4. Tomorrow, for the first time, Yangervis Solarte faces a team for the second time. The league will be watching to see how Boston pitches him, and what he does. It's been fun seeing him in the lineup. But the Matrix is about to change.
5. Let's face it: Our big hitters simply cannot adjust to overshifts. They will not temper their swings. They will not bunt. That ship has sailed, my friends. So in all future projections, we need to knock 20 points off the BA's and live with it. That means Brian McCann, Mark Teixeira and Alfonso Soriano could hit a collective .220. They might smack 90 HRs, and they'll walk a lot. But how far can three .220 hitters in the middle of your lineup take you?
6. Unlike last year, a couple of our top prospects have gotten off to nice starts. Mason Williams and Junior Bichette have hit well. That big guy, Aaron Judge, looks promising. So does Jagiello, last year's top pick. But nobody is going to help us this year. And the most pertinent question is probably whether we will trade some of them in June for yet another pensioner. But at least we will have chips to deal. Last year, we didn't.
7. If anybody cares, we are still tied for first. Something tells me this isn't Boston's year. (Though we could resurrect them, beginning tomorrow.) But Tampa is alive and well, the O's have a powerful lineup - soon to improve with Manny Machado - and Toronto just returned Jose Reyes. We could be a fourth place team.
8. Nova's continued elbow soreness reminds us of Pineda's sensitivity. How far dare we expect him to go? A hundred innings? A hundred fifty? Will the Yankees shut him down, if he continues to pitch well? This could be a huge issue in June.
9. Last night, John Sterling sounded demoralized. Not since Mel Allen puked on himself during the 1963 World Series has a Voice of the Yankees sounded so grim, so dismayed. The Master knows two secrets of this world. There is no Easter Bunny. And you CAN predict baseball.
3 comments:
Thank God we at least have a bullpen arm we can rely on past Kelley. Dean Anna, welcome to sunflower seed central.

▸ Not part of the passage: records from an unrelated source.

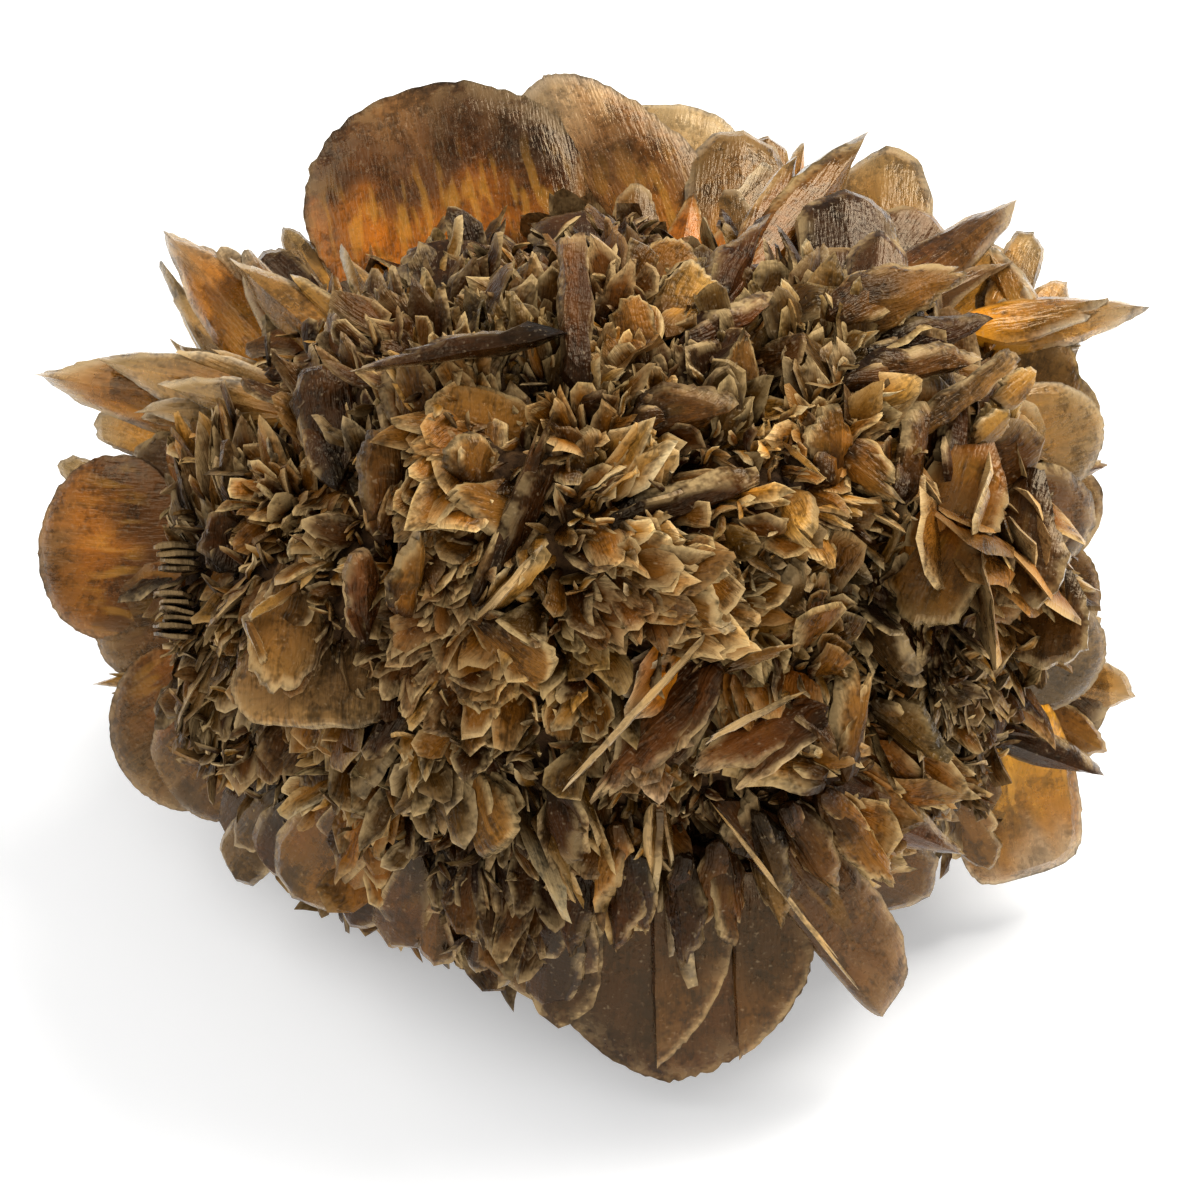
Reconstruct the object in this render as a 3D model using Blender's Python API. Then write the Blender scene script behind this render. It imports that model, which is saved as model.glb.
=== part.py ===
"""Selenite specimen: a cluster of bladed gypsum crystals grown together as one solid.

The cluster is an egg-shaped mass of small crystals.  Large clear discs and leaf-shaped blades
fan out around it, and shorter blades cover its display side.  It was broken off its rock below,
so it stands on a flat break at z = 0.  Units are metres, +Z is up, and the display side looks
towards -Y and up.

Blades are placed in the display frame, in millimetres: "right", "up" along the display face,
and "out" of it towards the viewer.  Right and up are given as they line up for an eye that is
VIEW_DISTANCE away, so a place deeper in the cluster spreads out along its sight line.
"""

import math
import random

import bmesh
import bpy
from mathutils import Matrix, Vector, noise

MM = 0.001

# Driving dimensions, in millimetres and degrees
FACE_TILT = 45.0            # the display face leans back this far from upright
VIEW_DISTANCE = 700.0       # eye to the middle of the cluster
CORE_HEIGHT = 30.5          # middle of the core above the break it stands on
CORE_HALF_SIZE = (41.5, 33.5, 35.5)
CORE_MIDDLE = (0.5, 0.0)
CORE_LUMP = 1.6             # how far lumps stand above or below the smooth core
CORE_LUMP_PITCH = 13.0
CORE_ROUNDS = 3             # subdivisions of the core's icosphere
RIM_SHARE = 0.42            # a blade's rim thickness over its middle thickness
WIDE_BLADE = 6.1            # a half width from which a blade's outline has 12 corners, not 8
SHARP_BLADE = 1.9           # blades up to this thickness narrow to a sharp rim
SEED = 7

# How a blade's half width grows from base to tip: t ** rise * (1 - t) ** fall, scaled to 1
FORMS = {
    "disc": (0.50, 0.50),
    "petal": (0.70, 0.36),
    "oval": (0.50, 0.65),
    "round": (0.60, 0.50),
    "leaf": (0.55, 0.85),
    "lance": (0.40, 1.00),
    "block": (0.20, 0.16),
}

# Each row: base (right, up, out), tip (right, up, out), half width to the left and to the right
# of the line from base to tip, turn about that line (0 faces the viewer, 90 is edge-on), form,
# middle thickness.
CROWN = [
    # three great discs at the back, behind the top of the display face
    ((-13, 27, -4), (-18.0, 51.3, -14), 14.2, 14.6, 0, "round", 3.2),
    ((6, 22, -12), (-5.4, 52.3, -22), 12.0, 12.6, 4, "oval", 3.2),
    ((4, 26, -20), (8.0, 49.0, -29), 8.8, 8.8, -6, "petal", 3.0),
    ((13, 30, -10), (14.2, 46.4, -22), 6.0, 5.5, 8, "petal", 2.6),
    ((16, 37, -18), (16.6, 46.1, -24), 2.6, 3.0, 10, "petal", 2.0),
    # the lens and the pale round blade to the right of them
    ((13.6, 30.6, 4), (25.6, 46.3, -12), 3.2, 3.4, 22, "leaf", 2.6),
    ((27.2, 21, -1), (28.6, 45.2, -18), 5.0, 5.4, -8, "petal", 2.6),
    ((25.4, 25.4, 10), (24.2, 40.2, -2), 5.2, 5.6, 12, "petal", 2.4),
    ((26.6, 21, 14), (27.9, 36.4, 4), 3.3, 3.6, 0, "petal", 2.2),
    # pointed blades at the top right
    ((24.5, 26.0, 5), (42.1, 39.8, -10), 3.5, 3.2, -14, "leaf", 2.4),
    ((43.4, 25, -2), (39.4, 35.4, -8), 2.3, 2.5, -24, "leaf", 2.0),
    ((38.5, 24.5, 1), (43.2, 36.4, -12), 2.6, 2.3, 0, "petal", 1.8),
    ((39.0, 23.0, 0), (46.4, 31.6, -10), 2.0, 1.8, 10, "petal", 1.8),
    ((35, 26.6, 1), (54.7, 29.1, -9), 2.8, 3.3, -8, "leaf", 2.6),
    # small blades under the great discs, at their left
    ((-24, 24, 0), (-33.4, 34.6, -12), 2.8, 2.4, 0, "petal", 2.0),
]

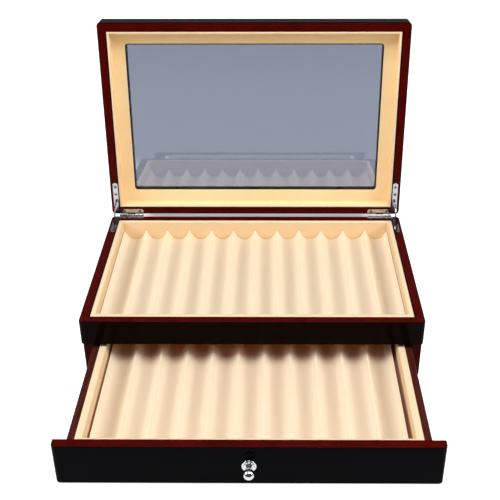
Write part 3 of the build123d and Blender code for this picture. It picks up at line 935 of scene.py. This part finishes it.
hinge_chrome = plated("hinge_chrome", srgb(192, 192, 198), 0.07, 0.16)
knob_chrome = plated("knob_chrome", srgb(212, 213, 217), 0.03, 0.08)
screw_steel = plated("screw_steel", srgb(140, 138, 138), 0.22, 0.36)
metal_pieces = {"knob": knob_chrome, "knob_rosette": knob_chrome, "knob_screw": screw_steel}
for name in nodes:
    if "hinge" in name or "stay" in name:
        metal_pieces[name] = screw_steel if "screw" in name else hinge_chrome
for name, metal in metal_pieces.items():
    dress(name, metal)
print("metal pieces:", len(metal_pieces))

# %% [markdown]
# ## The stage
# The chest stands on a wide pale floor in a white room. The floor adds light of its own for the eye
# alone, so it reads as white yet still shows the chest's shadow. The room and the floor on the camera's
# side look dimmer in mirrors than the backdrop does, which gives the glass and the metal something dark to
# reflect.

# %% The floor
floor_reach = 12.0
floor_drop = 0.1 * mm  # below the felt, so that the two don't share a plane
dim_edge, pale_edge = -0.42, -0.28  # along y: mirrors see a dim floor in front of the first one
dim_floor, pale_floor = (0.22, 0.22, 0.24, 1), (0.8, 0.8, 0.8, 1)
put_down()
bpy.ops.mesh.primitive_plane_add(size=2 * floor_reach, location=(0, 0, -floor_drop))
floor = bpy.context.object
floor.name = "floor"
floor_paint = bpy.data.materials.new("floor_paint")
tree = empty_tree(floor_paint)
floor_space = object_space(tree)
behind = node(tree, "ShaderNodeSeparateXYZ", Vector=floor_space).outputs["Y"]
nearer = ramp(tree, behind, dim_edge, pale_edge)
rays = tree.nodes.new("ShaderNodeLightPath").outputs
pale = maths(tree, "MAXIMUM", nearer, maths(tree, "SUBTRACT", 1, rays["Is Glossy Ray"]))
paint = node(tree, "ShaderNodeBsdfDiffuse", Color=blend_colours(tree, pale, dim_floor, pale_floor))
print("floor:", 2 * floor_reach, "m across")

# %% [markdown]
# The floor's glow is added to its paint. It is a little weaker close to the chest, where the lamps already
# light the floor, and it is left out on a rectangle right behind the chest, which paints a shadow there.
# The eye sees all of it, also through glass, and mirrors see half.

# %% The floor's glow
glow_from, glow_to = 0.25, 1.0  # from the chest's middle, where the glow is least and where it is full
least_glow = 0.85
mirrored_glow = 0.5
away = node(tree, "ShaderNodeVectorMath", operation="LENGTH", Vector=floor_space).outputs["Value"]
painted_shadow_behind = place_group(
    tree, band, Vector=floor_space, Centre_Y=0.23, Half_X=0.155, Half_Y=0.04, From=-1, To=0, Softness=0.02
)
left_out = maths(tree, "SUBTRACT", 1, painted_shadow_behind["Mask"])
evened = ramp(tree, away, glow_from, glow_to, least_glow, 1)
glow_strength = maths(tree, "MULTIPLY", evened, left_out)
glow = node(tree, "ShaderNodeEmission", Color=(1, 1, 1, 1), Strength=glow_strength)
both = node(tree, "ShaderNodeAddShader")
tree.links.new(paint.outputs[0], both.inputs[0])
tree.links.new(glow.outputs[0], both.inputs[1])
looked_at = maths(tree, "MAXIMUM", rays["Is Camera Ray"], rays["Is Transmission Ray"])
mirrored = maths(tree, "MULTIPLY", rays["Is Glossy Ray"], maths(tree, "MULTIPLY", nearer, mirrored_glow))
looked_at = maths(tree, "MAXIMUM", looked_at, mirrored)
shown = node(tree, "ShaderNodeMixShader")
tree.links.new(looked_at, shown.inputs[0])
tree.links.new(paint.outputs[0], shown.inputs[1])
tree.links.new(both.outputs[0], shown.inputs[2])
node(tree, "ShaderNodeOutputMaterial", Surface=shown.outputs[0])
floor.data.materials.append(floor_paint)
print("staged:", floor.name)

# %% [markdown]
# The room is white to the eye. To the chest it is dark apart from a faint ceiling, and mirrors see a faint
# backdrop behind the chest as well.

# %% The room's light
backdrop_span, backdrop_light = (-0.2, 0.4), 0.16  # along y, and how bright mirrors see it
ceiling_span, ceiling_light = (0.1, 0.9), 0.2  # along z, and how bright it lights the chest
room = bpy.data.worlds.new("room")
bpy.context.scene.world = room
tree = empty_tree(room)
rays = tree.nodes.new("ShaderNodeLightPath").outputs
looked_at = maths(tree, "MAXIMUM", rays["Is Camera Ray"], rays["Is Transmission Ray"])
outwards = tree.nodes.new("ShaderNodeTexCoord").outputs["Generated"]
heading = node(tree, "ShaderNodeSeparateXYZ", Vector=outwards).outputs
backdrop = ramp(tree, heading["Y"], *backdrop_span, 0, backdrop_light)
looked_at = maths(tree, "MAXIMUM", looked_at, maths(tree, "MULTIPLY", rays["Is Glossy Ray"], backdrop))
ceiling = ramp(tree, heading["Z"], *ceiling_span, 0, ceiling_light)
unseen = maths(tree, "SUBTRACT", 1.0, looked_at)
strength = maths(tree, "ADD", looked_at, maths(tree, "MULTIPLY", unseen, ceiling))
air = node(tree, "ShaderNodeBackground", Color=(1, 1, 1, 1), Strength=strength)
node(tree, "ShaderNodeOutputWorld", Surface=air.outputs[0])
print("world:", room.name)

# %% [markdown]
# Large lamps make soft shadows. One hangs over the chest, a little in front, and one stands at each side.


# %% The lamps
def soft_lamp(name, place, target, size, power):
    """A square area lamp that points at a target, with its size in metres and its power in watts."""
    put_down()
    bpy.ops.object.light_add(type="AREA", location=place)
    lamp = bpy.context.object
    lamp.name = name
    lamp.data.size = size
    lamp.data.energy = power
    lamp.rotation_euler = (Vector(target) - Vector(place)).to_track_quat("-Z", "Y").to_euler()


tray_middle = (0, 0, 0.07)
soft_lamp("overhead_softbox", (0.0, -0.66, 1.63), tray_middle, size=0.8, power=12)
for side, name in ((-1, "left_softbox"), (1, "right_softbox")):
    soft_lamp(name, (side * 1.34, -0.42, 1.0), tray_middle, size=0.9, power=16)
bpy.context.scene.view_settings.view_transform = "Standard"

Mel Allen did not puke on himself during the 1963 World Series--he lost his voice on the air during the fourth game because of an attack of laryngitis. You can read accounts of the incident in two biographies of Allen: "How About That" by Stephen Borelli or "The Voice: Mel Allen's Untold Story" by Curt Smith, both available on amazon.
C'mon, duque--you're a reporter. Some fact-checking, please!